In 2022, the Event Horizon Telescope collaboration released the first image of Sgr A* itself β€” a ring of glowing plasma surrounding a dark central region approximately 50 microarcseconds across, consistent with the predicted shadow of a four-million-solar-mass black hole at the galactic center distance. The image was harder to obtain than the collaboration's earlier image of M87*: Sgr A* is dramatically smaller in angular size on the sky, and it flares on timescales of minutes, meaning the accretion structure changes visibly during the hours-long integration required to build up sufficient signal. The EHT team had to develop new imaging algorithms that could account for a source that was literally moving while they were trying to photograph it. That the image was obtained at all is a testament to how much the technical infrastructure of very-long-baseline interferometry has matured.

The EHT image also confirmed what had been inferred from indirect evidence: the plasma immediately surrounding Sgr A* is structured, magnetized, and dynamic. Follow-up observations are now being planned with next-generation arrays β€” the ngEHT and the proposed Black Hole Explorer space-VLBI mission β€” that would achieve higher time resolution and cadence, effectively turning the galactic center into a real-time laboratory for strong-field general relativity. The flares that briefly brighten Sgr A* across the electromagnetic spectrum are not noise to be filtered out; they are the signal, encoding information about magnetic topology, particle acceleration, and the geometry of spacetime at the edge of a black hole.

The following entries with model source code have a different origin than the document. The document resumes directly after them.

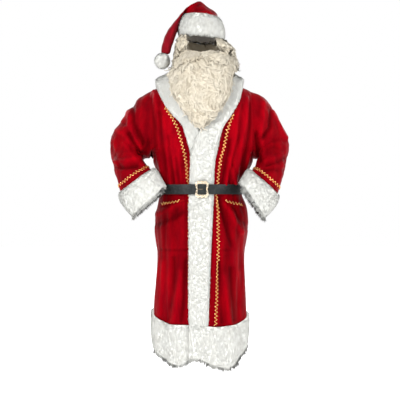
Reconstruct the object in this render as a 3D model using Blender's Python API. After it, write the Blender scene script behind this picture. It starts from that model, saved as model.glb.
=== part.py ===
"""Santa suit as worn: belted robe with long-pile trim, belt, hat, wig, beard and moustache.

Metres, +Z up, front towards -Y. The origin is level with the base of the neck, midway between the
shoulders. Left and right in names are the wearer's; the wearer's left is +X.
"""

import math
from collections import namedtuple

import bmesh
import bpy
from mathutils import Vector

SEAM_GAP = 0.0003
CLOTH = 0.002
BRAID_RISE = 0.0008
BRAID_THICKNESS = 0.0012

# ---------------------------------------------------------------- robe form
# The robe hangs on rings around the upright axis. Each row gives a ring's height, its reach to the
# right arm, the left arm, the front and the back, all from the axis.
CENTRE_X = 0.004
RING_POWER = 2.4
Ring = namedtuple("Ring", "height right left front back")
ROBE_RINGS = [
    Ring(0.060, 0.249, 0.251, 0.136, 0.128),
    Ring(-0.030, 0.266, 0.268, 0.141, 0.136),
    Ring(-0.150, 0.272, 0.281, 0.150, 0.150),
    Ring(-0.250, 0.266, 0.283, 0.152, 0.150),
    Ring(-0.320, 0.249, 0.271, 0.150, 0.145),
    Ring(-0.355, 0.226, 0.252, 0.149, 0.142),
    Ring(-0.408, 0.213, 0.233, 0.148, 0.138),
    Ring(-0.446, 0.201, 0.208, 0.142, 0.133),
    Ring(-0.478, 0.194, 0.196, 0.138, 0.128),
    Ring(-0.527, 0.194, 0.197, 0.138, 0.128),
    Ring(-0.574, 0.204, 0.216, 0.143, 0.138),
    Ring(-0.677, 0.215, 0.228, 0.156, 0.152),
    Ring(-0.782, 0.207, 0.213, 0.160, 0.158),
    Ring(-0.878, 0.209, 0.212, 0.165, 0.162),
    Ring(-1.032, 0.222, 0.219, 0.172, 0.170),
    Ring(-1.130, 0.226, 0.219, 0.176, 0.174),
    Ring(-1.340, 0.215, 0.206, 0.178, 0.176),
]

# Above ROOF_START the front and back lean together and meet on the shoulder ridge.
ROOF_START = -0.170
ROOF_POWER = 2.2
RIDGE_TOP = 0.040
RIDGE_SLOPE = 0.47
NECK_HALF_WIDTH = 0.085

# Folds of the hanging cloth: angle from the front (degrees, left positive), half width (degrees),
# height of the ridge (metres, a trough when negative), where it starts and where it ends.
Fold = namedtuple("Fold", "angle width rise top bottom")
FOLDS = [
    Fold(-36, 9, 0.009, -0.80, -1.34),
    Fold(-51, 8, -0.008, -0.84, -1.34),
    Fold(-67, 9, 0.008, -0.62, -1.34),
    Fold(-85, 9, -0.006, -0.72, -1.34),
    Fold(30, 7, -0.005, -0.72, -1.34),
    Fold(45, 8, 0.008, -0.86, -1.34),
    Fold(59, 7, -0.009, -0.80, -1.34),
    Fold(73, 8, 0.007, -0.62, -1.34),
    Fold(0, 17, -0.016, -0.98, -1.34),
    Fold(104, 9, -0.008, -0.60, -1.34),
    Fold(121, 9, 0.010, -0.56, -1.34),
    Fold(139, 9, -0.009, -0.58, -1.34),
    Fold(157, 9, 0.009, -0.55, -1.34),
    Fold(177, 10, -0.010, -0.57, -1.34),
    Fold(-162, 9, 0.009, -0.55, -1.34),
    Fold(-144, 9, -0.008, -0.60, -1.34),
    Fold(-125, 9, 0.010, -0.56, -1.34),
    Fold(-106, 9, -0.008, -0.62, -1.34),
    Fold(-62, 8, -0.006, -0.14, -0.46),
    Fold(-40, 7, 0.004, -0.30, -0.47),
    Fold(55, 8, -0.006, -0.14, -0.46),
    Fold(38, 7, 0.004, -0.30, -0.47),
    Fold(150, 9, -0.006, -0.12, -0.46),
    Fold(-150, 9, -0.006, -0.12, -0.46),
    Fold(180, 9, 0.005, -0.24, -0.47),
]

# Rows of the panels from the shoulder ridge (0) down to the hem trim.
ARMPIT = -0.355
BELT_TOP = -0.4790
BELT_BOTTOM = -0.5255
HEM_SEAM = -1.130
ARMHOLE_ROWS = [0.0, -0.012, -0.040, -0.080, -0.120, -0.158, -0.195, -0.228, -0.272, -0.313, ARMPIT]
LOWER_ROWS = [-0.400, -0.446, BELT_TOP, BELT_BOTTOM, -0.565, -0.625, -0.700, -0.785, -0.880, -0.970,
              -1.055, HEM_SEAM]
PANEL_ROWS = ARMHOLE_ROWS + LOWER_ROWS

# Lobes raise a line round the robe about an angle, over a half width in degrees.
Lobe = namedtuple("Lobe", "angle width rise")
HEM_SEAM_LOBES = [Lobe(-90, 50, 0.058), Lobe(90, 36, 0.045), Lobe(26, 34, -0.010)]

# The armhole lies in an upright plane at each side.
Armhole = namedtuple("Armhole", "top_x armpit_x")
ARMHOLES = {"right": Armhole(-0.238, -0.222), "left": Armhole(0.246, 0.256)}
SIDE = {"right": -1, "left": 1}

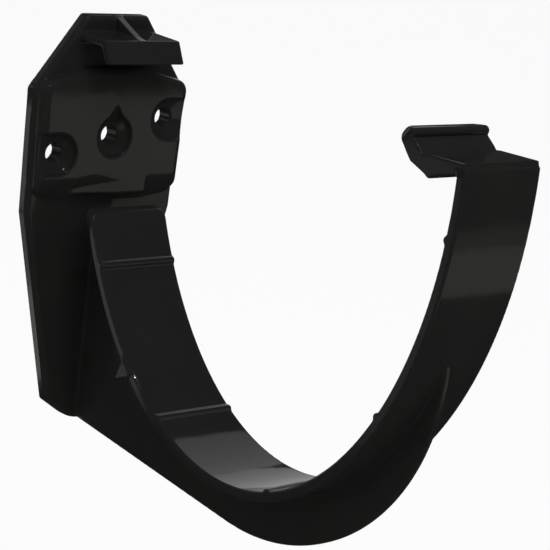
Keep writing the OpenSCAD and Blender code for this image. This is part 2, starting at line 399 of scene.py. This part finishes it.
def plate(x, y, z):
    """The grown outline between the fascia and the plate's front, cut by a
    45 degree bevel that starts 0.75 mm from both. The round tip is an arc
    that starts where the lower sides touch it and ends just off the middle,
    where its mirror goes on."""
    r = plate_corner
    heel = np.array([heel_w / 2 - r, r - heel_drop])
    middle = np.array([0, tip_r - plate_drop])
    way = heel - middle
    lean = np.arctan2(way[1], way[0]) - np.arccos((tip_r - r) / np.hypot(*way))
    half = [[plate_top_w / 2 - r / 2, plate_top - r],
            [plate_w / 2 - r, shoulder_z - r / 2], [waist_w / 2 - r, -waist_drop], heel]
    half += [middle + (tip_r - r) * np.array([np.cos(a), np.sin(a)])
             for a in np.linspace(lean, tip_end, 16)]
    side = outline(x, z, both_sides(half)) - r
    bevel = (side - y - plate_t + plate_bevel) / np.sqrt(2)
    slab = common(side, -y - plate_t, least_r)
    return common(common(slab, bevel, bevel_edge), y, back_edge)


print("plate", round(plate_w, 2), "mm wide, top z", plate_top, "thickness at its foot:",
      round(-2 * float(plate(0.0, -1.6, -50.0)), 2))

# %% [markdown]
# ## Boss
# The boss is a raised pad with generous round edges. Below the screws its
# front slopes back to the plate, and only a tongue in the middle runs on down
# to the strap. The tongue's left half is scooped: a shallow hollow that deepens
# towards the left under a slanting upper wall.

# %% Boss
boss_h = 2.6
boss_face = -plate_t - boss_h
boss_top_w, boss_top, boss_shoulder_z = 15, 15.4, 12.6
boss_margin, boss_drop, belly_drop, slope_from = 0.6, 13.4, 1.3, 9.7
boss_corner, boss_round = 2.8, 2.0
tongue_w, tongue_drop, tongue_r = 20.7, 13.2, 0.6
scoop_tip, scoop_lean = (3.4, -9.8), np.radians(8)
scoop_run, scoop_wall, scoop_depth, scoop_curve = 9, 2.6, 0.9, 1.3


def scoop(x, z):
    """Depth of the hollow: it grows on a smooth step to the left of its tip,
    is full below a line that slopes at 8 degrees and fades up a curved wall
    above it."""
    grow = np.clip((scoop_tip[0] - x) / scoop_run, 0, 1)
    full = grow * grow * (3 - 2 * grow)
    over = (z - scoop_tip[1]) * np.cos(scoop_lean) - (x - scoop_tip[0]) * np.sin(scoop_lean)
    rise = np.clip(over / (least_r + scoop_wall * full), 0, 1)
    return scoop_depth * full * (1 - rise) ** scoop_curve


def boss(x, y, z):
    """A grown outline with 2 mm round edges in front. Its front face is met
    by a slope that starts below the recesses, except in the column of the
    tongue, where the front runs on down to the tongue's own lower edge."""
    r, low = boss_corner, -boss_drop - belly_drop
    half = [[boss_top_w / 2, boss_top - r],
            [plate_w / 2 - boss_margin - r, boss_shoulder_z - r],
            [waist_w / 2 - boss_margin - r, r - boss_drop], [tongue_w / 2, r + low]]
    side = outline(x, z, both_sides(half)) - r
    incline = beyond(y, z, (-plate_t, low), (boss_face, -slope_from))
    tongue = common(np.abs(x) - tongue_w / 2, -z - tongue_drop, tongue_r)
    pad = common(side, boss_face - y + scoop(x, z), boss_round)
    return common(pad, join(incline, tongue, fillet_r), fillet_r)


print("scoop's depth at the tongue's left:", round(float(scoop(-9.5, -12.5)), 2), "mm")

# %% [markdown]
# ## Screw recesses and holes
# A screw's head sinks into a round recess. The middle one has a small pointed
# notch on top, and the two side ones run out through the sides, one higher and
# one lower, so that the screws enter different grain of the board. Each floor
# is dished towards its hole and guides the screw in, and each hole narrows
# towards the fascia, so that the pin that shapes it slides out forward.

# %% Screw recesses and holes
screw_r, screw_draft = mounts["right_screw"]["dims"]["r_mm"], 0.054
screw_pitch, _, screw_step = (round(v / MM, 3) for v in mounts["right_screw"]["pos_m"])
head_r, head_floor, head_dish, dish_limit = 4.7, -3.7, np.radians(15), 1.2
side_recess_r = 0.7
notch_w, notch_from, notch_foot, notch_tip = 4, 3, 4.2, 7.0
notch_deep, notch_shallow, notch_r = 1.9, 0.3, 0.3


def head_seat(x, y, z, centre):
    """Distance above a recess's floor: the floor rises away from the hole's
    edge at 15 degrees, to 1.2 mm at most."""
    dish = np.maximum(disc(x, z, centre, screw_r), 0) * np.tan(head_dish)
    return (y - head_floor + np.minimum(dish, dish_limit)) * np.cos(head_dish)


def recesses(x, y, z):
    """Round and open-sided recesses above their floors, and the notch over
    the middle one, which gets shallower towards its tip."""
    middle = common(disc(x, z, (0, 0), head_r), head_seat(x, y, z, (0, 0)), fillet_r)
    notch = outline(x, z, np.array([[-notch_w / 2, notch_from], [notch_w / 2, notch_from],
                                    [notch_w / 2, notch_foot], [0, notch_tip],
                                    [-notch_w / 2, notch_foot]]))
    ramp = beyond(y, z, (boss_face + notch_shallow, notch_tip),
                  (boss_face + notch_deep, notch_foot))
    notch = common(notch, ramp, notch_r)
    left = np.hypot(np.maximum(x + screw_pitch, 0), z + screw_step) - head_r
    right = np.hypot(np.minimum(x - screw_pitch, 0), z - screw_step) - head_r
    left_seat = head_seat(x, y, z, (-screw_pitch, -screw_step))
    right_seat = head_seat(x, y, z, (screw_pitch, screw_step))
    left = common(left, left_seat, side_recess_r)
    right = common(right, right_seat, side_recess_r)
    return np.minimum(np.minimum(middle, notch), np.minimum(left, right))


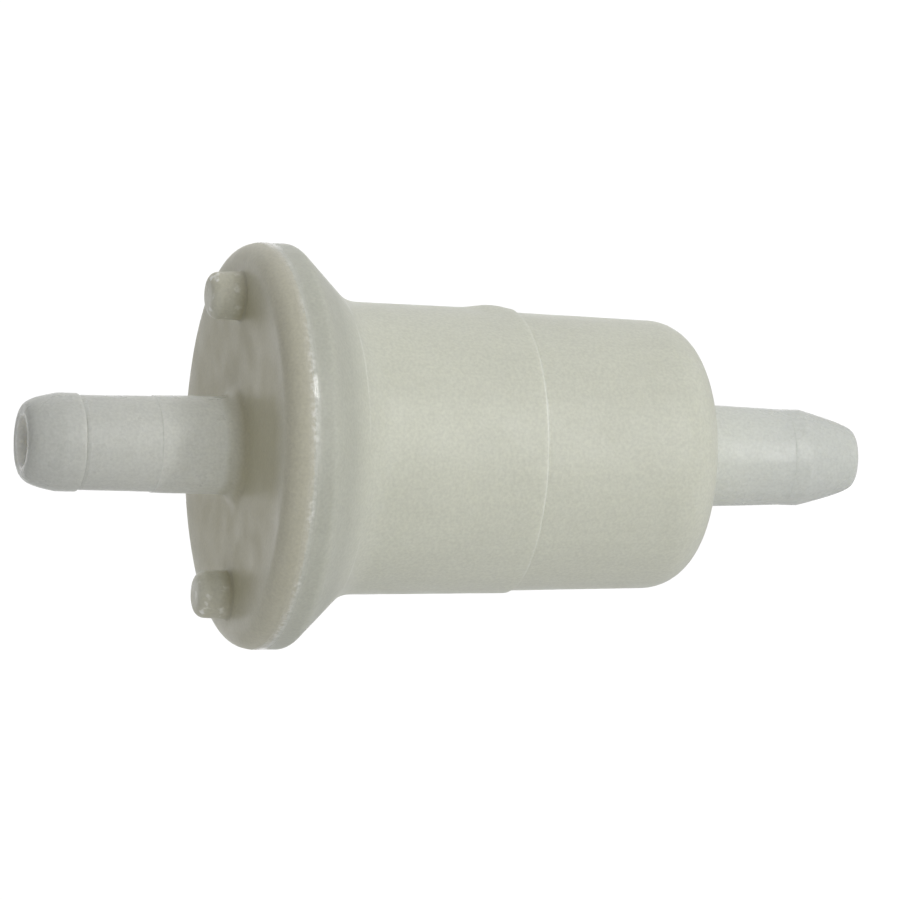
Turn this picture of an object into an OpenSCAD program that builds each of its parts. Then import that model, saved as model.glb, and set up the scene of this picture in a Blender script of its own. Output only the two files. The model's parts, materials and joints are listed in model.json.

None of this makes Sgr A* dangerous to Earth. The galactic center is far enough away that even the most violent flare delivers a negligible flux of high-energy radiation by the time it reaches the solar system. What the renewed attention does reveal is that our galaxy's central black hole is a living system, one whose moods can be read if you watch it with the right instruments at the right time. For astronomers equipped with the current generation of telescopes, the wait between revelations is getting shorter.